Background: Infections caught in buildings are a major global cause of sickness and mortality. Understanding how infections spread is pivotal to public health yet current knowledge of indoor transmission remains poor.
Aim: To review the roles of natural ventilation and sunlight for controlling infection within healthcare environments.
Methods: Comprehensive literature search was performed, using electronic and library databases to retrieve English language papers combining infection; risk; pathogen; and mention of ventilation; fresh air; and sunlight. Foreign language articles with English translation were included, with no limit imposed on publication date.
Findings: In the past, hospitals were designed with south-facing glazing, cross-ventilation and high ceilings because fresh air and sunlight were thought to reduce infection risk. Historical and recent studies suggest that natural ventilation offers protection from transmission of airborne pathogens.

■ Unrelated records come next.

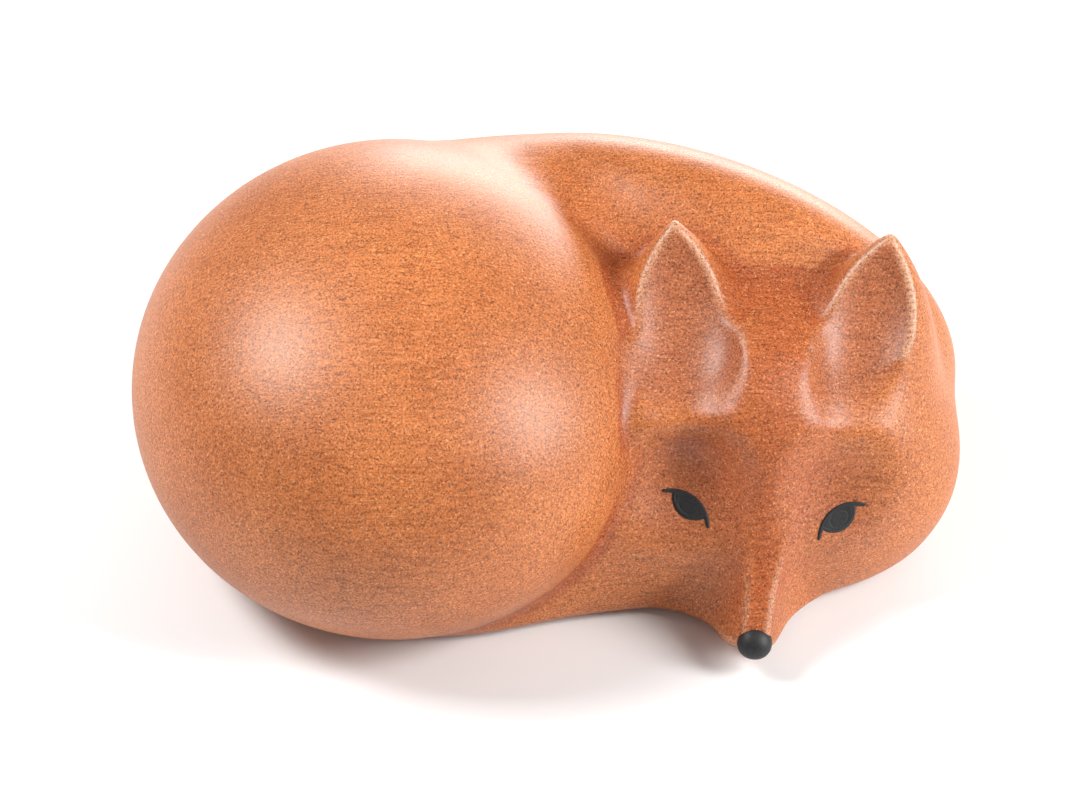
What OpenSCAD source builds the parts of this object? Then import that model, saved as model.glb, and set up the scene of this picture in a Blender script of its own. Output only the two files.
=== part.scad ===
// Curled-up sleeping fox, a hollow stoneware figurine on felt pads. Millimetres, +Z up.
// The nose points to -Y and the haunch lies to -X. The form is one blended skin of rounded lobes.

/* [Haunch] */
// Width of the haunch lobe
haunch_w = 154; // [130:1:180]
// Depth of the haunch lobe, front to back
haunch_d = 167; // [140:1:190]
// Height of the whole haunch lobe, of which the foot is cut off
haunch_h = 124; // [105:1:140]
// Middle of the haunch lobe, left or right
haunch_x = -44.9; // [-60:0.1:-30]
// Middle of the haunch lobe, front or back
haunch_y = -3.2; // [-12:0.1:12]
// Middle of the haunch lobe above the table
haunch_z = 45; // [38:0.5:52]
// Turn of the haunch lobe
haunch_turn = 4; // [-20:1:20]

/* [Back] */
// Length of the back lobe
back_w = 176; // [150:1:190]
// Thickness of the back lobe, front to back
back_d = 66; // [56:1:80]
// Height of the whole back lobe
back_h = 104; // [90:1:116]
// Middle of the back lobe, left or right
back_x = 37.6; // [30:0.1:50]
// Middle of the back lobe, front or back
back_y = 38.8; // [32:0.1:46]
// Middle of the back lobe above the table
back_z = 41.5; // [34:0.5:46]
// Turn of the back lobe
back_turn = -22; // [-32:1:-12]

/* [Chest] */
// Width of the chest lobe
chest_w = 136; // [120:1:150]
// Depth of the chest lobe
chest_d = 75; // [60:1:84]
// Height of the whole chest lobe
chest_h = 108; // [90:1:120]
// Middle of the chest lobe, left or right
chest_x = 52.5; // [44:0.1:60]
// Middle of the chest lobe, front or back
chest_y = -17.5; // [-24:0.1:-8]
// Middle of the chest lobe above the table
chest_z = 26; // [22:0.5:36]

/* [Forelegs] */
// Width of the folded foreleg lobe under the chin
leg_w = 162; // [140:1:170]
// Depth of the folded foreleg lobe
leg_d = 41; // [34:1:50]
// Height of the whole foreleg lobe
leg_h = 56; // [44:1:64]
// Middle of the foreleg lobe, left or right
leg_x = 28.6; // [22:0.1:36]
// Middle of the foreleg lobe, front or back
leg_y = -26.7; // [-32:0.1:-20]
// Middle of the foreleg lobe above the table
leg_z = 10; // [6:0.5:16]
// Turn of the foreleg lobe
leg_turn = 26; // [10:1:30]

/* [Head] */
// Middle of the face, left or right
head_x = 62.6; // [56:0.1:68]
// Middle of the face, front or back
head_y = -34.2; // [-38:0.1:-30]
// Middle of the face above the table
head_z = 38; // [34:0.5:42]
// Sideways tilt of the face
head_tilt = 3.5; // [-5:0.1:8]
// Angle of the face's front above the horizon
head_pitch = 54; // [46:1:60]
// Width of the skull
skull_w = 100; // [88:1:108]
// Length of the skull from brow to nape
skull_l = 84; // [74:1:94]
// Thickness of the skull
skull_h = 56; // [48:1:64]
// How far the skull's middle lies up the face from the middle of the face
skull_up = 14; // [8:0.5:20]
// How deep the skull's middle lies below the face
skull_deep = 19; // [14:0.5:24]

/* [Muzzle] */
// Distance from the middle of the face to the middle of the nose
muzzle_l = 49.2; // [44:0.2:54]
// Width of the flat bridge between the eyes
bridge_w = 19; // [16:0.5:28]
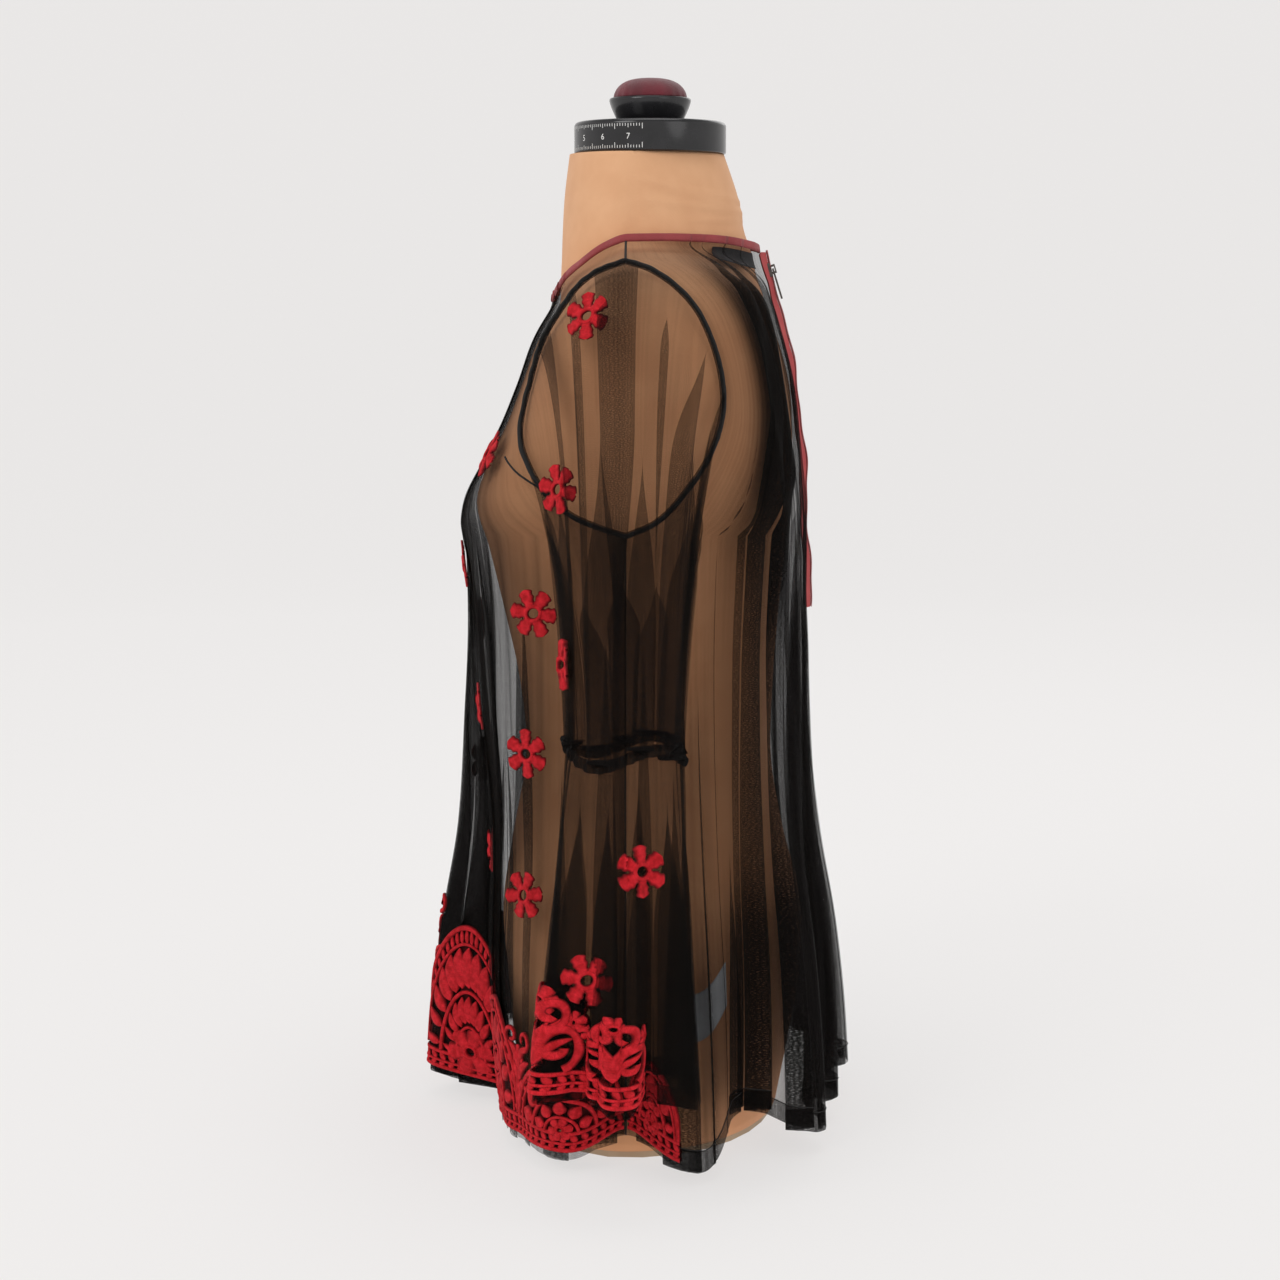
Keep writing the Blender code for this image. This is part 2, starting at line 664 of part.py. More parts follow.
def build_sleeves(panels):
    sleeves = {}
    for side, word in ((1, "left"), (-1, "right")):
        upper, away = sleeve_grid(panels, side)
        bell = bell_grid(side)
        band = band_grid(upper, bell, side)
        for kind, grid, wall in (
            ("sleeve", upper, CLOTH_WALL), ("bell", bell, CLOTH_WALL), ("elbow_band", band, BAND_WALL),
        ):
            shown = outward(grid, side)
            normal = grid_normals(shown, around=True)
            seam = {"sleeve": 0, "bell": -1}.get(kind)
            if seam is not None:
                normal[seam, :, 2] = 0
                normal[seam] /= np.linalg.norm(normal[seam], axis=1)[:, None]
            if kind == "sleeve":
                normal[-1] = outward(away[None], side)[0]
            grid_wall(f"{kind}_{word}", shown, normal, wall, "net", around=True)
            sleeves[f"{kind}_{word}"] = (shown, normal)
    return sleeves


# Binding, zip and labels

def box_sweep(name, path, up, out, height, thick, material):
    """A bar of rectangular section along a path, its underside on the path."""
    path, up, out = (np.asarray(v) for v in (path, up, out))
    low_out, low_in = path + out * thick / 2, path - out * thick / 2
    high_out, high_in = low_out + up * height, low_in + up * height
    count = len(path)
    points = np.concatenate((low_out, high_out, high_in, low_in))
    faces = []
    for k in range(4):
        a, b = k * count, ((k + 1) % 4) * count
        for i in range(count - 1):
            faces += [(a + i, a + i + 1, b + i + 1), (a + i, b + i + 1, b + i)]
    for i, order in ((0, (0, 1, 2, 3)), (count - 1, (3, 2, 1, 0))):
        a, b, c, d = (k * count + i for k in order)
        faces += [(a, b, c), (a, c, d)]
    return add_object(name, points, faces, material)


def build_binding(panels):
    """The bound edge of the neck, which stands up on the panels and is open at the zip."""
    edge, rise = [], []
    for name in ("back_right", "front_panel", "back_left"):
        grid, normal, _ = panels[name]
        columns = list(range(0, grid.shape[1], 2))
        if columns[-1] != grid.shape[1] - 1:
            columns.append(grid.shape[1] - 1)
        if name != "back_right":
            columns = columns[1:]
        for c in columns:
            way = grid[-1, c] - grid[-2, c]
            edge.append(grid[-1, c] - normal[-1, c] * CLOTH_WALL / 2)
            rise.append(way / np.linalg.norm(way))
    edge, rise = np.array(edge), np.array(rise)
    for _ in range(2):
        rise[1:-1] = (rise[:-2] + 2 * rise[1:-1] + rise[2:]) / 4
    flat = np.linalg.norm(rise[:, :2], axis=1)[:, None]
    up = rise + (0, 0, BINDING_STAND)
    up /= np.linalg.norm(up, axis=1)[:, None]
    along = np.gradient(edge, axis=0)
    along /= np.linalg.norm(along, axis=1)[:, None]
    out = np.cross(along, up)
    out /= np.linalg.norm(out, axis=1)[:, None]
    path = edge + rise * (SEAM_GAP * 1.2 + BINDING_THICK / 2 * flat)
    path[0, 0] -= ZIP_TEETH_WIDTH / 2 + SEAM_GAP
    path[-1, 0] += ZIP_TEETH_WIDTH / 2 + SEAM_GAP
    box_sweep("neck_binding", path, up, out, BINDING_HEIGHT, BINDING_THICK, "binding")


def build_zip(panels):
    """Tapes on the backs, the closed teeth between them and the stop under them."""
    edge = {}
    for word, column in (("left", -1), ("right", 0)):
        grid, normal, _ = panels[f"back_{word}"]
        rows = [r for r in range(grid.shape[0]) if grid[r, column, 2] >= ZIP_BOTTOM_Z]
        count = grid.shape[1]
        lines = []
        for across in (ZIP_TEETH_WIDTH / 2 + SEAM_GAP, ZIP_TAPE_WIDTH * 0.55, ZIP_TAPE_WIDTH):
            line = []
            for r in rows:
                row = grid[r][::-1] if word == "left" else grid[r]
                way = normal[r][::-1] if word == "left" else normal[r]
                spot = np.interp(across, np.abs(row[:, 0][: count // 2]), np.arange(count // 2))
                here = grid_value(np.stack((row, row)), 0, spot)
                out = way[int(round(spot))]
                line.append((here, out))
            lines.append(line)
        grid_out = np.array([[p + n * (SEAM_GAP + TAPE_WALL) for p, n in line] for line in lines])
        grid_in = np.array([[p + n * SEAM_GAP for p, n in line] for line in lines])
        grid_out, grid_in = grid_out.transpose(1, 0, 2), grid_in.transpose(1, 0, 2)
        faces = grid_faces(*grid_out.shape[:2])
        plate(f"zip_tape_{word}", faces, grid_out.reshape(-1, 3), grid_in.reshape(-1, 3), "tape")
        edge[word] = [grid[r, column] for r in rows]
    middle = (np.array(edge["left"]) + np.array(edge["right"])) / 2
    middle[:, 0] = 0
    middle[:, 1] += SEAM_GAP
    rise = np.gradient(middle, axis=0)
    rise /= np.linalg.norm(rise, axis=1)[:, None]
    out = np.stack((np.zeros(len(rise)), rise[:, 2], -rise[:, 1]), 1)
    across = np.tile((1.0, 0.0, 0.0), (len(middle), 1))
    box_sweep("zip_teeth", middle, out, across, ZIP_TEETH_THICK, ZIP_TEETH_WIDTH, "teeth")
    return middle, out


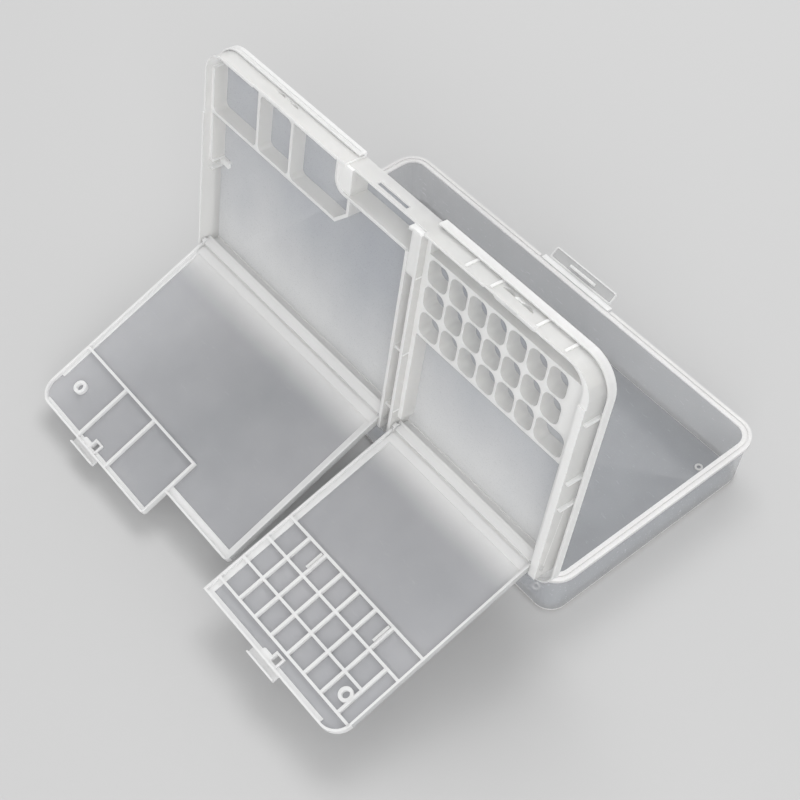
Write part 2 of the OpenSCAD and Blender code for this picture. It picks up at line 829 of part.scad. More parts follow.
base_box();
floor_rings();
main_hinge_pins();
latch_strip();
latch_flap();
tray_plate();
tray_lip();
left_walls();
left_ledge_rail();
pocket_partition();
pocket_dividers();
left_catch_block();
latch_bay();
latch_keeper();
divider_walls();
channel_ribs();
right_seat_rails();
right_walls();
right_gussets();
right_catch_block();
cell_rows();
cell_dividers();
left_cover_panel();
left_cover_ribs();
left_cover_boss();
left_cover_tab();
left_cover_pins();
right_cover_panel();
right_cover_ribs();
right_cover_boss();
right_cover_tab();
right_cover_pins();
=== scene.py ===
"""Looks of the hinged organiser box: moulded translucent plastic, dressed over the CAD frame."""
import json
from math import cos, radians, sin

import bmesh
import bpy
from mathutils import Matrix, Vector

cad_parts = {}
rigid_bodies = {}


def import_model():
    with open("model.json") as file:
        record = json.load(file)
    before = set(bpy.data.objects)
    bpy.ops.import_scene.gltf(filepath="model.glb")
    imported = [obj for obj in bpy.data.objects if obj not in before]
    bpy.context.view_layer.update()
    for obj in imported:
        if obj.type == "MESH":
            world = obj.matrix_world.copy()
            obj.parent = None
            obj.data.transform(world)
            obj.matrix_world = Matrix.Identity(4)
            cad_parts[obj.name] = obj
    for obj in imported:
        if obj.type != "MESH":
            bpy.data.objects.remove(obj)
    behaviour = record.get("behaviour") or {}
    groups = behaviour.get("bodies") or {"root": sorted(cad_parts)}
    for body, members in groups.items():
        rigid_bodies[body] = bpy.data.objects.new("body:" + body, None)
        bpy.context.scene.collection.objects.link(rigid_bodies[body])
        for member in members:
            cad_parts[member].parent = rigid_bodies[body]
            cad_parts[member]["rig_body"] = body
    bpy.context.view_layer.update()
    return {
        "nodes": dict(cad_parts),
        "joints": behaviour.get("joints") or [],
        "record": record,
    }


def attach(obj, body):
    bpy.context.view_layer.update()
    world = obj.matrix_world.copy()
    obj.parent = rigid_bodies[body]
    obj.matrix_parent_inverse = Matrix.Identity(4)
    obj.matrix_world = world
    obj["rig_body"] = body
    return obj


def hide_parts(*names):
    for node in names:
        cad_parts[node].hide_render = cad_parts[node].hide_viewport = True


MM = 0.001

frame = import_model()
bpy.context.scene.view_settings.view_transform = "Standard"

joints = {joint["name"]: joint for joint in frame["joints"]}
slots = {part["node"]: part["material_slot"] for part in frame["record"]["subparts"]}


# ---- Flat frames: each moulding is dressed as it lies level, then placed as it stands ----

def least_turn(name):
    """The turn in radians that takes a hinge from its lowest limit to rest."""
    return -radians(joints[name]["range_deg"][0])


def joint_frame(name, turn):
    """Matrix of a hinge whose X runs along the axis, turned by an angle from level."""
    return Matrix.Translation(Vector(joints[name]["pos_m"])) @ Matrix.Rotation(turn, 4, "X")


tray_turn = least_turn("main_hinge")
tray_frame = joint_frame("main_hinge", tray_turn)
left_frame = joint_frame("left_cover_hinge", tray_turn + least_turn("left_cover_hinge"))
right_frame = joint_frame("right_cover_hinge", tray_turn + least_turn("right_cover_hinge"))
flap_frame = joint_frame("latch_flap_hinge", least_turn("latch_flap_hinge"))
level = Matrix.Identity(4)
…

Particle size, dispersal characteristics and transmission risk require more work to justify infection control practices concerning airborne pathogens. Sunlight boosts resistance to infection, with older studies suggesting potential roles for surface decontamination.
Conclusions: Current knowledge of indoor transmission of pathogens is inadequate, partly due to lack of agreed definitions for particle types and mechanisms of spread. There is recent evidence to support historical data on the effects of natural ventilation but virtually none for sunlight. Modern practice of designing healthcare buildings for comfort favours pathogen persistence. As the number of effective antimicrobial agents declines, further work is required to clarify absolute risks from airborne pathogens along with any potential benefits from additional fresh air and sunlight.
Keywords: Airborne pathogens; Airborne transmission; Airborne transmission of infection; Hospital-acquired infection; Sunlight; Ventilation.